- **What is being asked**
The required output is the exact run of lines from the line containing "color(CUFF_COLOUR)" to the line containing "obj.matrix_parent_inverse = Matrix.Identity(4)", inclusive, and nothing besides.

## begin

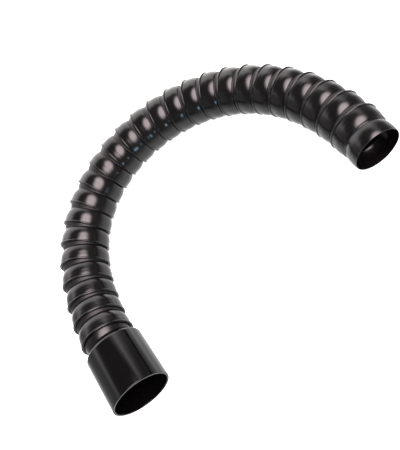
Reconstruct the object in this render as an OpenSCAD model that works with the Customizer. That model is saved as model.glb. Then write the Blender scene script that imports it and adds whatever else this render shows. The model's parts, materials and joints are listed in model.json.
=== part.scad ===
// Ball-and-socket vacuum hose: a chain of moulded segments, each one's ball held in the bell
// of the segment before it, ending in a push-on cuff that swivels on its own neck.
// The hose lies on a flat surface, bent into a U that opens towards -Y. Millimetres, +Z up.

/* [Hose] */
// Number of hose segments
segment_count = 25; // [8:1:30]
// Outer diameter of a segment's bell
bell_d = 48.6; // [44:0.2:60]
// Bore through a segment's neck
bore_d = 38; // [20:0.5:39]

/* [Ball joint] */
// Wall thickness of the bell
bell_wall = 1.2; // [0.8:0.1:2]
// Wall thickness of the ball
ball_wall = 1.4; // [0.8:0.1:2.5]
// Clearance between a ball and the bell around it, on the radius
ball_gap = 0.1; // [0.05:0.01:0.3]
// Distance that the lip wraps past the ball's centre
lip_wrap = 5; // [3:0.1:7]
// Distance that the ball's open mouth stands in front of its centre
ball_reach = 5; // [2:0.1:7]
// Furthest that a joint tilts from straight, in degrees
tilt_limit = 11; // [4:0.5:14]
// Room that is left at the end of the tilt
swing_gap = 0.28; // [0.1:0.02:1]
// Thickness of the web that joins ball to bell
neck_web = 1.5; // [1:0.1:6]
// Drop from the bell's side to the edge of its flat front
front_drop = 2.1; // [0.5:0.1:4]
// Radius that rounds the bell from its front into its side
bell_round = 12; // [6:0.5:20]
// Thickness of the rolled bead around the lip
bead_d = 2.2; // [1:0.1:2.4]
// Height of the bead above the bell
bead_stand = 0.8; // [0:0.05:1]

/* [Free end] */
// Distance that the free end's mouth stands in front of its ball's centre
end_reach = 7; // [5:0.5:12]
// Thickness of the free end's rim
end_rim = 0.5; // [0.3:0.1:1.4]
// Length over which the free end thins towards its rim
end_taper = 3; // [1:0.5:5]

/* [Cuff] */
// Outer diameter of the pipe that the cuff slips over
pipe_d = 50; // [46:0.1:62]
// Clearance between cuff and pipe, on the radius
pipe_gap = 0.1; // [0.05:0.05:0.5]
// Length of pipe that the cuff takes in
socket_length = 49; // [20:1:90]
// Wall thickness of the cuff
cuff_wall = 1.9; // [0.8:0.1:3]
// Slope of the cuff's shoulder from its axis, in degrees
shoulder_slope = 42; // [25:1:60]
// Radius that rounds the shoulder into the side
shoulder_round = 4; // [1:0.5:8]
// Thickness of the cuff's front edge around the neck
front_edge = 1.1; // [0.8:0.1:3]
// Radius that rounds the cuff's open rim
rim_round = 0.5; // [0.2:0.05:0.5]
// Width of the relief groove at the bottom of the socket
relief_width = 0.6; // [0.4:0.1:2]
// Depth of the relief groove
relief_depth = 0.3; // [0.1:0.05:0.5]

/* [Swivel] */
// Wall thickness of the neck inside the cuff
neck_wall = 1.4; // [1:0.1:2]
// Clearance of the swivel, on the radius
swivel_gap = 0.1; // [0.05:0.01:0.3]
// Clearance of the swivel along its axis
swivel_play = 0.2; // [0.1:0.05:0.6]
// Length of the cuff's front wall
front_wall = 3.6; // [2:0.1:8]
// Height of the flange that holds the cuff on its neck
flange_height = 2; // [1:0.1:3]
// Thickness of the flange
flange_width = 2; // [1:0.1:4]
// Part of the flange's height that the snap ring behind it covers
snap_cover = 1; // [0.4:0.1:2]
// Thickness of the snap ring
snap_width = 1.2; // [0.8:0.1:3]

/* [Lie of the hose] */
// Steepest that a joint is tilted to bring the hose up to the cuff, in degrees
climb_limit = 3; // [1:0.5:5]
// Direction of the first segment in the plane of the floor, in degrees
first_heading = 80; // [0:1:180]
// Bend at the joint behind the first segment
first_bend = 5.4; // [0:0.1:11]
// Bend along the right side and the back
back_bend = 7.6; // [0:0.1:11]
// Bend around the tighter left corner
corner_bend = 9.5; // [0:0.1:11]
// Bend beside the cuff
last_bend = 5; // [0:0.1:11]

/* [Hidden] */
$fn = 96;
HOSE_COLOUR = "#232024";
NECK_COLOUR = "#1b191c";
CUFF_COLOUR = "#1f1d20";

bell_r = bell_d / 2;
bell_inner_r = bell_r - bell_wall;
ball_r = bell_inner_r - ball_gap;
ball_inner_r = ball_r - ball_wall;
bore_r = bore_d / 2;
bead_r = bead_d / 2;
lip_r = bell_r + bead_stand;

// The lip's bead, as seen from the centre of the ball that it turns around.
bead_out = lip_r - bead_r;
bead_along = lip_wrap - bead_r;
bead_angle = atan2(bead_along, bead_out);
bead_distance = norm([bead_out, bead_along]);
// How far along its own axis a ball is swept by the lip, and a bell by the ball's mouth.
swing_end = bead_distance * sin(bead_angle + tilt_limit) + bead_r + swing_gap;
mouth_angle = asin(ball_reach / ball_r);
mouth_swing = ball_r * sin(mouth_angle + tilt_limit) + swing_gap;
pitch = swing_end + neck_web + mouth_swing;
lip_along = pitch + bead_along;
// The bell's front rises from its flat in an arc that ends at the side.
bell_side = swing_end + sqrt(front_drop * (2 * bell_round - front_drop));

neck_r = bore_r + neck_wall;
neck_start = sqrt(max(ball_r ^ 2 - neck_r ^ 2, 0));
cuff_bore_r = pipe_d / 2 + pipe_gap;
cuff_r = cuff_bore_r + cuff_wall;
cuff_front = max(swing_end, neck_start) + swivel_play;
front_bore_r = neck_r + swivel_gap;
front_r = front_bore_r + front_edge;
pocket_start = cuff_front + front_wall;
flange_start = pocket_start + swivel_play;
flange_end = flange_start + flange_width;
flange_r = neck_r + flange_height;
pocket_r = flange_r + swivel_play;
pocket_end = flange_end + swivel_play;
snap_r = flange_r - snap_cover;
// The shoulder is a cone that meets the cuff's side in an arc.
round_out = cuff_r - shoulder_round;
cone_top_r = round_out + shoulder_round * cos(shoulder_slope);
cone_top = cuff_front + (cone_top_r - front_r) / tan(shoulder_slope);
round_along = cone_top + shoulder_round * sin(shoulder_slope);
socket_start = max(pocket_end + snap_width, round_along);
cuff_end = socket_start + socket_length;

// The joints are counted from the free end; joint i is behind segment i.
bend_turns = [
    [1, first_bend],
    [6, back_bend],
    [14, back_bend],
    [16, corner_bend],
    [20, corner_bend],
    [24, last_bend],
];
function bend(i) = lookup(i, bend_turns);
HEADINGS = [
    for (i = 1, h = first_heading; i <= segment_count + 1; h = h + bend(i), i = i + 1) h
];
function heading(i) = HEADINGS[i - 1];
// The last segments climb from the height of the hose's axis to that of the wider cuff.
rise = max(cuff_r - lip_r, 0);
climb_count = max(1, ceil(rise / (pitch * sin(climb_limit))));
climb = asin(rise / (climb_count * pitch));
first_climbing = segment_count - climb_count + 1;
function slope(i) = i >= first_climbing && i <= segment_count ? climb : 0;
function forward(i) = [
    cos(heading(i)) * cos(slope(i)),
    sin(heading(i)) * cos(slope(i)),
    sin(slope(i))
];
LAID = [
    for (i = 1, p = [0, 0, lip_r]; i <= segment_count + 1; p = p + pitch * forward(i), i = i + 1) p
];

// Furthest reach of the laid hose along a direction d in the plane, over every bell and ring.
function ring_reach(centre, axis, r, d) =
    centre * d + r * sqrt(max(1 - (axis * d) ^ 2, 0));
function piece_reach(i, d) = i <= segment_count
    ? max(
        ring_reach(LAID[i] + bead_along * forward(i), forward(i), bead_out, d) + bead_r,
        ring_reach(LAID[i - 1] + bell_side * forward(i), forward(i), bell_r, d),
        i == 1 ? ring_reach(LAID[0] - end_reach * forward(1), forward(1), ball_r, d) : 0
    )
    : ring_reach(LAID[i - 1] + cuff_end * forward(i), forward(i), cuff_r, d);
function reach(d) = max([for (i = [1:segment_count + 1]) piece_reach(i, d)]);
middle = [
    (reach([1, 0, 0]) - reach([-1, 0, 0])) / 2,
    (reach([0, 1, 0]) - reach([0, -1, 0])) / 2,
    0
];
function ball_centre(i) = LAID[i - 1] - middle;

function segment_name(i) = str("hose_segment_", i < 10 ? "0" : "", i);

// Turns a profile, drawn as radius and distance along, about the axis of segment i.
module turned(i) {
    translate(ball_centre(i))
        rotate([0, 90 - slope(i), heading(i)])
            rotate_extrude()
                children();
}

// A rectangle from one radius and distance along to another.
module band(r1, along1, r2, along2) {
    translate([r1, along1])
        square([r2 - r1, along2 - along1]);
}

// Half a disc about the axis, kept between two distances along it.
module dome(r, centre, along1, along2) {
    intersection() {
        translate([0, centre])
            circle(r = r);
        band(0, along1, r, along2);
    }
}

// The ball's shell between two distances along.
module ball_profile(front, back) {
    difference() {
        dome(ball_r, 0, front, back);
        dome(ball_inner_r, 0, front - 1, swing_end);
        band(0, front - 1, bore_r, back + 1);
    }
}

// The bell from the web at the neck to the rolled lip.
module bell_profile() {
    difference() {
        union() {
            intersection() {
                translate([bell_r - bell_round, bell_side])
                    circle(r = bell_round);
                band(0, swing_end, bell_r, lip_along);
            }
            band(0, swing_end, bell_r - bell_round, lip_along);
            band(0, bell_side, bell_r, lip_along);
        }
        dome(bell_inner_r, pitch, swing_end + neck_web, lip_along + 1);
        band(0, swing_end - 1, bore_r, pitch);
    }
    translate([bead_out, lip_along])
        circle(d = bead_d);
}

// The free end's straight collar, in place of the front half of its ball.
module collar_profile() {
    rim_r = ball_r - end_rim;
    taper_end = end_taper - end_reach;
    polygon([
        [rim_r, -end_reach],
        [ball_r, -end_reach],
        [ball_r, 0],
        [ball_inner_r, 0],
        [ball_inner_r, taper_end]
    ]);
}

module hose_segment(i) {
    color(HOSE_COLOUR)
        turned(i) {
            ball_profile(i == 1 ? 0 : -ball_reach, swing_end + neck_web / 2);
            bell_profile();
            if (i == 1) collar_profile();
        }
}

module cuff_neck() {
    color(NECK_COLOUR)
        turned(segment_count + 1) {
            ball_profile(-ball_reach, neck_start + neck_web / 2);
            band(bore_r, swing_end, neck_r, flange_end);
            band(bore_r, flange_start, flange_r, flange_end);
        }
}

module cuff_outline() {
    polygon([
        [0, cuff_front],
        [front_r, cuff_front],
        [cone_top_r, cone_top],
        [round_out, round_along],
        [0, round_along]
    ]);
    translate([round_out, round_along])
        circle(r = shoulder_round);
    band(0, round_along, cuff_r, cuff_end - rim_round);
    band(0, cuff_end - rim_round - 1, cuff_r - rim_round, cuff_end);
    translate([cuff_r - rim_round, cuff_end - rim_round])
        circle(r = rim_round);
}

module cuff() {
    color(CUFF_COLOUR)
        turned(segment_count + 1)
            difference() {
                cuff_outline();
                band(-cuff_r, 0, front_bore_r, cuff_end + 1);
                band(0, pocket_start, pocket_r, pocket_end);
                band(0, pocket_end - 1, snap_r, cuff_end + 1);
                band(0, socket_start, cuff_bore_r, cuff_end + 1);
                band(0, socket_start, cuff_bore_r + relief_depth, socket_start + relief_width);
            }
}

for (i = [1:segment_count])
    hose_segment(i);
cuff_neck();
cuff();
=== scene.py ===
import json
import math

import bpy
from mathutils import Matrix, Vector


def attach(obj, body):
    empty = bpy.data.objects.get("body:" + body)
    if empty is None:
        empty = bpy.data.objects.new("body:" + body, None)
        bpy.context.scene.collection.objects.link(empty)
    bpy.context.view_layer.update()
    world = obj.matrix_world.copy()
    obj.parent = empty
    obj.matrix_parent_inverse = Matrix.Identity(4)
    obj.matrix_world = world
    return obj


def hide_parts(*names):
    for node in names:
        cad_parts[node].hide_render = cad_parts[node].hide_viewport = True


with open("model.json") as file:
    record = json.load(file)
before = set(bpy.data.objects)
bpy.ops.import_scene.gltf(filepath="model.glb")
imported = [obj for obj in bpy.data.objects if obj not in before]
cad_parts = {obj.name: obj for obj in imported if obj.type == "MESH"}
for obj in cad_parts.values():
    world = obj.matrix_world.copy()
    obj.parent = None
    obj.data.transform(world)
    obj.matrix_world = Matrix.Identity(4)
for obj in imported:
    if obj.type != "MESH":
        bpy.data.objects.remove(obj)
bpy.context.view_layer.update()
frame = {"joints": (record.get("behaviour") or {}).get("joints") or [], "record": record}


# --- The view ---------------------------------------------------------------------------------
# The camera stands on the open side of the U and looks down on it, rolled to the left, so that
# the hose's free end is at the right of the view and the cuff at the bottom.
view_from = Vector((0.03208, -0.28929, 0.40831))
look_down = math.radians(55.4)
look_aside = math.radians(-0.91)
roll = math.radians(-48.58)
level = Matrix.Rotation(-look_aside, 3, "Z") @ Matrix.Rotation(math.pi / 2 - look_down, 3, "X")
rolled = level @ Matrix.Rotation(roll, 3, "Z")
camera_data = bpy.data.cameras.new("view")
camera_data.lens = 39.1
camera_data.shift_x = -0.041
camera_data.shift_y = -0.084
camera_data.clip_start = 0.01
camera = bpy.data.objects.new("view", camera_data)
camera.matrix_world = Matrix.Translation(view_from) @ rolled.to_4x4()
bpy.context.scene.collection.objects.link(camera)
bpy.context.scene.camera = camera
bpy.context.scene.view_settings.view_transform = "Standard"


# --- The room ---------------------------------------------------------------------------------
# A plain white floor glows like a light table in a dark studio. A soft pink-white box lights the
# hose from above its open side, a wide pale panel stands behind it, a faint one glows at its left,
# and two small blue lamps stand low in front.
floor_size = 8
floor_drop = 0.0005
bpy.ops.object.select_all(action="DESELECT")
bpy.ops.mesh.primitive_plane_add(size=floor_size, location=(0, 0, -floor_drop))
floor = bpy.context.object
floor.name = "floor"
floor_paint = bpy.data.materials.new("floor_white")
floor_paint.use_nodes = True
floor_shader = floor_paint.node_tree.nodes["Principled BSDF"]
floor_shader.inputs["Base Color"].default_value = (0.85, 0.85, 0.85, 1)
floor_shader.inputs["Roughness"].default_value = 0.9
floor_shader.inputs["Emission Color"].default_value = (1, 1, 1, 1)
floor_shader.inputs["Emission Strength"].default_value = 0.95
floor.data.materials.append(floor_paint)
floor.visible_glossy = False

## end

- **Response to this task**
    color(CUFF_COLOUR)
        turned(segment_count + 1)
            difference() {
                cuff_outline();
                band(-cuff_r, 0, front_bore_r, cuff_end + 1);
                band(0, pocket_start, pocket_r, pocket_end);
                band(0, pocket_end - 1, snap_r, cuff_end + 1);
                band(0, socket_start, cuff_bore_r, cuff_end + 1);
                band(0, socket_start, cuff_bore_r + relief_depth, socket_start + relief_width);
            }
}

for (i = [1:segment_count])
    hose_segment(i);
cuff_neck();
cuff();
=== scene.py ===
import json
import math

import bpy
from mathutils import Matrix, Vector


def attach(obj, body):
    empty = bpy.data.objects.get("body:" + body)
    if empty is None:
        empty = bpy.data.objects.new("body:" + body, None)
        bpy.context.scene.collection.objects.link(empty)
    bpy.context.view_layer.update()
    world = obj.matrix_world.copy()
    obj.parent = empty
    obj.matrix_parent_inverse = Matrix.Identity(4)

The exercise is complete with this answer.